Exercise directions —
Extract every record, keeping each one exactly as it is.
::: Items
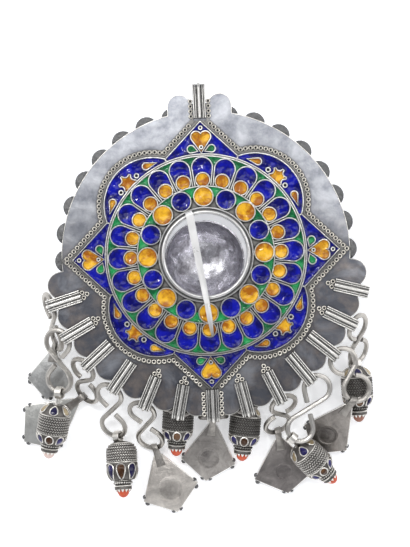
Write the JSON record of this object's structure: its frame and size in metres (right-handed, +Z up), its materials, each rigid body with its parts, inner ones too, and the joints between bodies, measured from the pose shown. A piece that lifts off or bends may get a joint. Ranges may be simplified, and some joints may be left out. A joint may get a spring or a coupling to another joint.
{
  "type": "pectoral brooch",
  "caption": "Large round pin brooch lying face down: enamelled star plaque on a silver disc, swinging ring pin, ribbed bails and a fringe of hooked kite and bead drops.",
  "frame": {"origin": "on the surface the brooch lies on, straight under the centre of the pin ring", "axes": "+Z up, out of the brooch's back; +Y towards the top bail; +X to the right in the view of the back"},
  "size_m": [0.1827, 0.2197, 0.0279],
  "materials": {
    "silver": "worn bright silver",
    "dark_silver": "tarnished silver",
    "enamel_blue": "glossy opaque enamel",
    "enamel_green": "glossy opaque enamel",
    "enamel_amber": "glossy opaque enamel",
    "coral": "polished coral"
  },
  "bodies": {
    "brooch": {"back_plate": "dark_silver", "star_frame": "silver", "enamel_blue": "enamel_blue", "enamel_green": "enamel_green", "enamel_amber": "enamel_amber", "pin_ring": "silver", "centre_boss": "dark_silver", "top_bail": "silver", "bail_01": "silver", "bail_02": "silver", "bail_03": "silver", "bail_04": "silver", "bail_05": "silver", "bail_06": "silver", "bail_07": "silver", "bail_08": "silver", "bail_09": "silver", "bail_10": "silver", "bail_11": "silver", "bail_12": "silver", "bail_13": "silver", "hook_01": "silver", "hook_02": "silver", "hook_03": "silver", "hook_04": "silver", "hook_05": "silver", "link_06": "dark_silver", "link_07": "dark_silver", "link_08": "dark_silver", "hook_09": "silver", "hook_10": "silver", "hook_11": "silver", "hook_12": "silver", "kite_01": "silver", "kite_03": "silver", "kite_05": "silver", "kite_07": "silver", "kite_09": "silver", "kite_11": "silver", "bead_02": "dark_silver", "bead_04": "dark_silver", "bead_06": "dark_silver", "bead_08": "dark_silver", "bead_10": "dark_silver", "bead_12": "dark_silver", "coral_02": "coral", "coral_04": "coral", "coral_06": "coral", "coral_08": "coral", "coral_10": "coral", "coral_12": "coral"},
    "pin": {"pin": "silver"}
  },
  "joints": [
    {"name": "pin_hinge", "type": "hinge", "parent": "brooch", "child": "pin", "pos_m": [-0.00728, 0.02002, 0.0254], "axis": [-0.9397, -0.342, 0], "range_deg": [0, 65]}
  ]
}
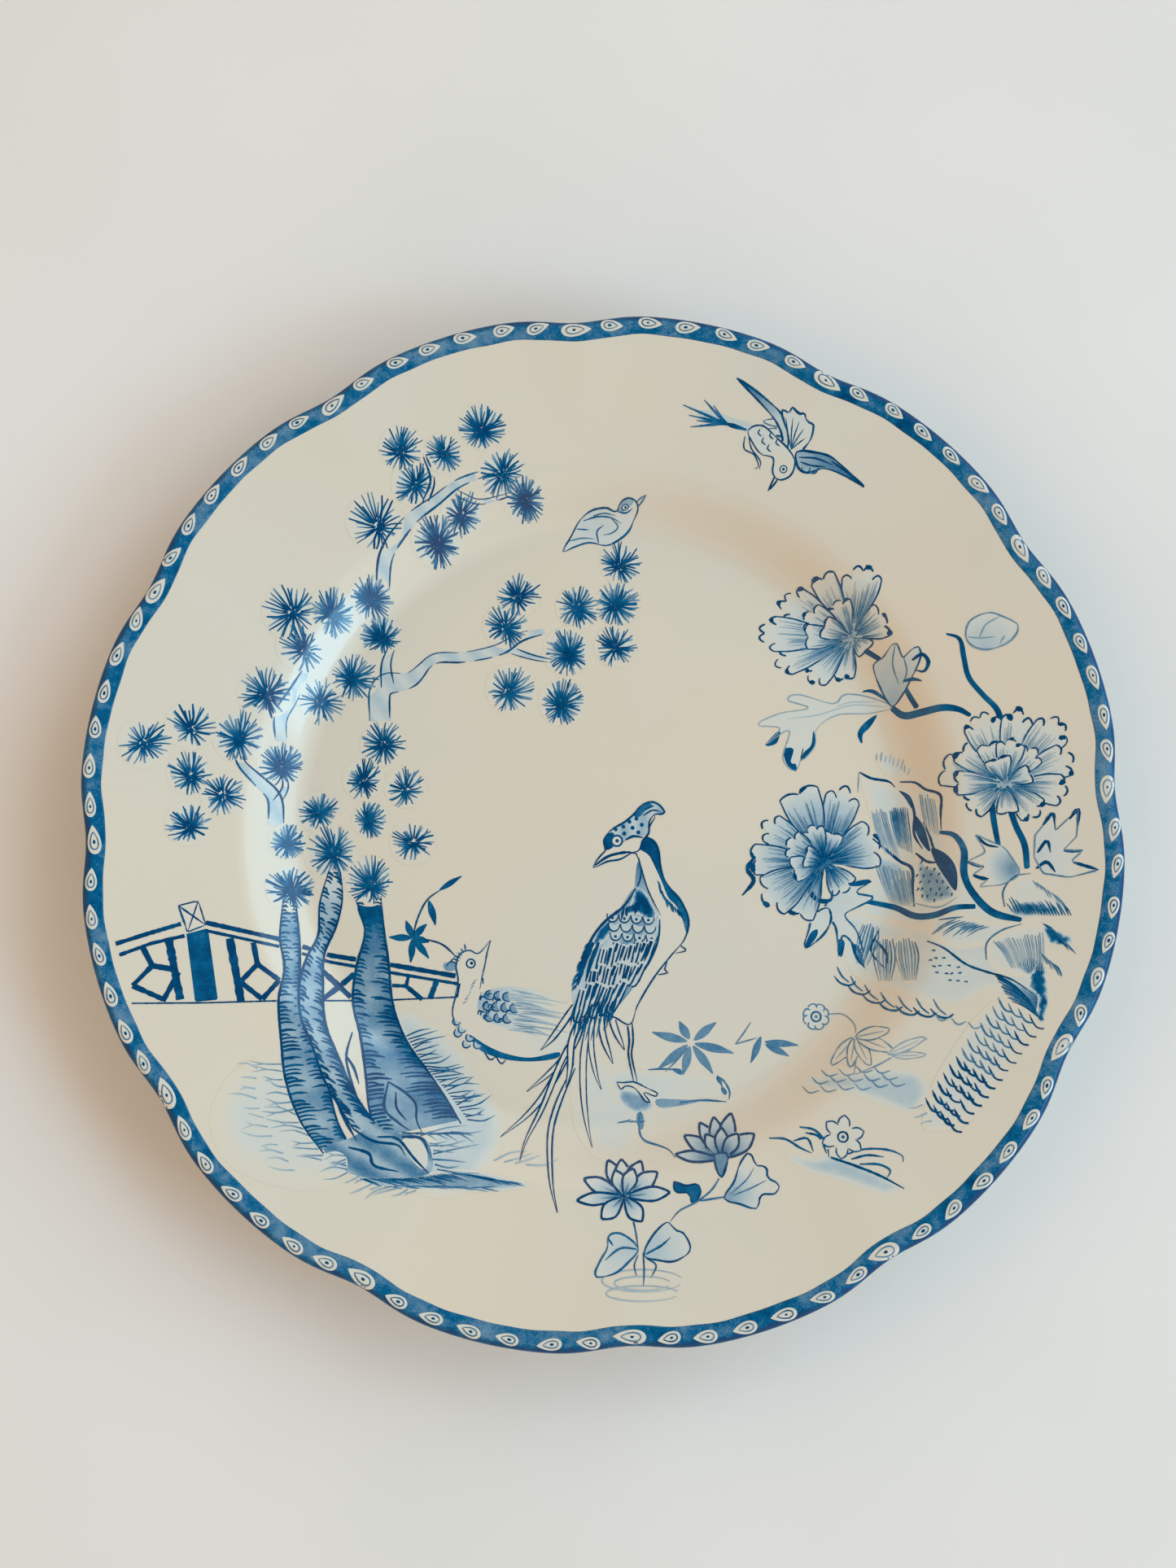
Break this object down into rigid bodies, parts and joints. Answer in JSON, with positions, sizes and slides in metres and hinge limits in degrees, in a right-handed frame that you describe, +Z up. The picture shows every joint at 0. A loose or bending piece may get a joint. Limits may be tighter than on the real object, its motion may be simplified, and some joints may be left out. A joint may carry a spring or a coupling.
{
  "type": "dinner plate",
  "caption": "Scalloped china dinner plate with a shallow well, a wide flange, a foot ring and a blue garden print under a clear glaze.",
  "frame": {"origin": "centre of the foot ring's rest plane", "axes": "+Z up along the plate's axis, out of the well; +Y towards the top of the painted garden; +X to its right"},
  "size_m": [0.2638, 0.2638, 0.0239],
  "materials": {
    "biscuit": "bare fired clay, matt",
    "glaze": "clear gloss glaze over cream clay",
    "cobalt_print": "cobalt print under gloss glaze",
    "cobalt_wash": "thin cobalt wash under gloss glaze"
  },
  "bodies": {
    "root": {"clay_body": "biscuit", "glaze_coat": "glaze", "recess_glaze": "glaze", "edge_band_print": "cobalt_print", "pine_tree_print": "cobalt_print", "garden_fence_print": "cobalt_print", "bamboo_spray_print": "cobalt_print", "hen_bird_print": "cobalt_print", "long_tailed_bird_print": "cobalt_print", "river_bank_print": "cobalt_wash", "bamboo_shoots_print": "cobalt_print", "perched_bird_print": "cobalt_print", "flying_bird_print": "cobalt_print", "tall_peony_print": "cobalt_print", "rim_peony_print": "cobalt_print", "river_peony_print": "cobalt_print", "rock_garden_print": "cobalt_print", "shore_print": "cobalt_wash", "wild_flower_print": "cobalt_print", "daisy_print": "cobalt_print", "lotus_print": "cobalt_print"}
  },
  "joints": []
}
::::::
Expected answer —
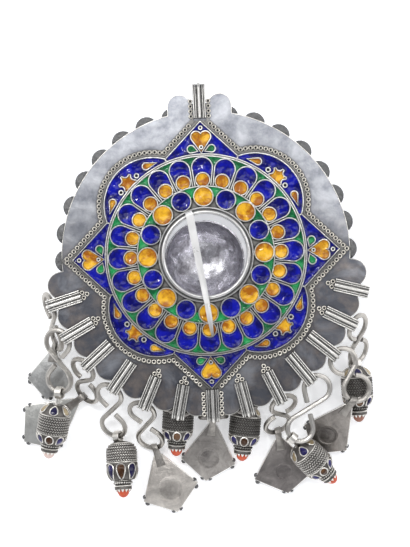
Write the JSON record of this object's structure: its frame and size in metres (right-handed, +Z up), its materials, each rigid body with its parts, inner ones too, and the joints between bodies, measured from the pose shown. A piece that lifts off or bends may get a joint. Ranges may be simplified, and some joints may be left out. A joint may get a spring or a coupling to another joint.
{
  "type": "pectoral brooch",
  "caption": "Large round pin brooch lying face down: enamelled star plaque on a silver disc, swinging ring pin, ribbed bails and a fringe of hooked kite and bead drops.",
  "frame": {"origin": "on the surface the brooch lies on, straight under the centre of the pin ring", "axes": "+Z up, out of the brooch's back; +Y towards the top bail; +X to the right in the view of the back"},
  "size_m": [0.1827, 0.2197, 0.0279],
  "materials": {
    "silver": "worn bright silver",
    "dark_silver": "tarnished silver",
    "enamel_blue": "glossy opaque enamel",
    "enamel_green": "glossy opaque enamel",
    "enamel_amber": "glossy opaque enamel",
    "coral": "polished coral"
  },
  "bodies": {
    "brooch": {"back_plate": "dark_silver", "star_frame": "silver", "enamel_blue": "enamel_blue", "enamel_green": "enamel_green", "enamel_amber": "enamel_amber", "pin_ring": "silver", "centre_boss": "dark_silver", "top_bail": "silver", "bail_01": "silver", "bail_02": "silver", "bail_03": "silver", "bail_04": "silver", "bail_05": "silver", "bail_06": "silver", "bail_07": "silver", "bail_08": "silver", "bail_09": "silver", "bail_10": "silver", "bail_11": "silver", "bail_12": "silver", "bail_13": "silver", "hook_01": "silver", "hook_02": "silver", "hook_03": "silver", "hook_04": "silver", "hook_05": "silver", "link_06": "dark_silver", "link_07": "dark_silver", "link_08": "dark_silver", "hook_09": "silver", "hook_10": "silver", "hook_11": "silver", "hook_12": "silver", "kite_01": "silver", "kite_03": "silver", "kite_05": "silver", "kite_07": "silver", "kite_09": "silver", "kite_11": "silver", "bead_02": "dark_silver", "bead_04": "dark_silver", "bead_06": "dark_silver", "bead_08": "dark_silver", "bead_10": "dark_silver", "bead_12": "dark_silver", "coral_02": "coral", "coral_04": "coral", "coral_06": "coral", "coral_08": "coral", "coral_10": "coral", "coral_12": "coral"},
    "pin": {"pin": "silver"}
  },
  "joints": [
    {"name": "pin_hinge", "type": "hinge", "parent": "brooch", "child": "pin", "pos_m": [-0.00728, 0.02002, 0.0254], "axis": [-0.9397, -0.342, 0], "range_deg": [0, 65]}
  ]
}
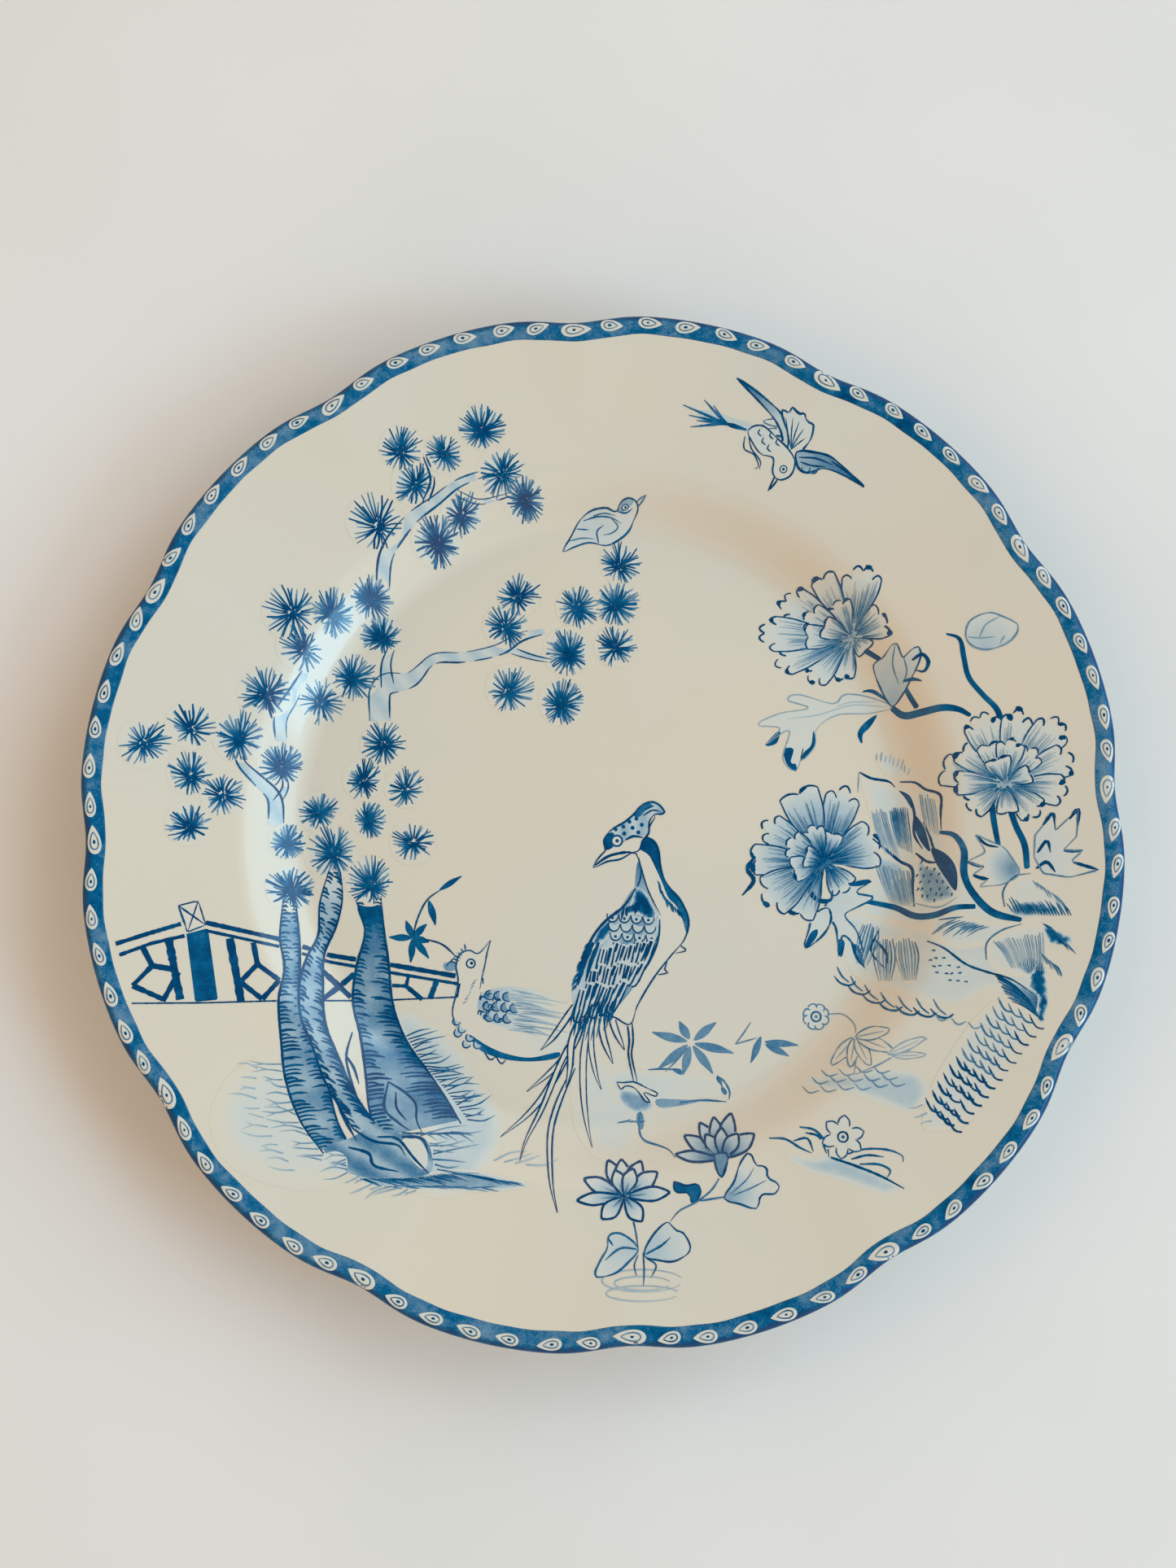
Break this object down into rigid bodies, parts and joints. Answer in JSON, with positions, sizes and slides in metres and hinge limits in degrees, in a right-handed frame that you describe, +Z up. The picture shows every joint at 0. A loose or bending piece may get a joint. Limits may be tighter than on the real object, its motion may be simplified, and some joints may be left out. A joint may carry a spring or a coupling.
{
  "type": "dinner plate",
  "caption": "Scalloped china dinner plate with a shallow well, a wide flange, a foot ring and a blue garden print under a clear glaze.",
  "frame": {"origin": "centre of the foot ring's rest plane", "axes": "+Z up along the plate's axis, out of the well; +Y towards the top of the painted garden; +X to its right"},
  "size_m": [0.2638, 0.2638, 0.0239],
  "materials": {
    "biscuit": "bare fired clay, matt",
    "glaze": "clear gloss glaze over cream clay",
    "cobalt_print": "cobalt print under gloss glaze",
    "cobalt_wash": "thin cobalt wash under gloss glaze"
  },
  "bodies": {
    "root": {"clay_body": "biscuit", "glaze_coat": "glaze", "recess_glaze": "glaze", "edge_band_print": "cobalt_print", "pine_tree_print": "cobalt_print", "garden_fence_print": "cobalt_print", "bamboo_spray_print": "cobalt_print", "hen_bird_print": "cobalt_print", "long_tailed_bird_print": "cobalt_print", "river_bank_print": "cobalt_wash", "bamboo_shoots_print": "cobalt_print", "perched_bird_print": "cobalt_print", "flying_bird_print": "cobalt_print", "tall_peony_print": "cobalt_print", "rim_peony_print": "cobalt_print", "river_peony_print": "cobalt_print", "rock_garden_print": "cobalt_print", "shore_print": "cobalt_wash", "wild_flower_print": "cobalt_print", "daisy_print": "cobalt_print", "lotus_print": "cobalt_print"}
  },
  "joints": []
}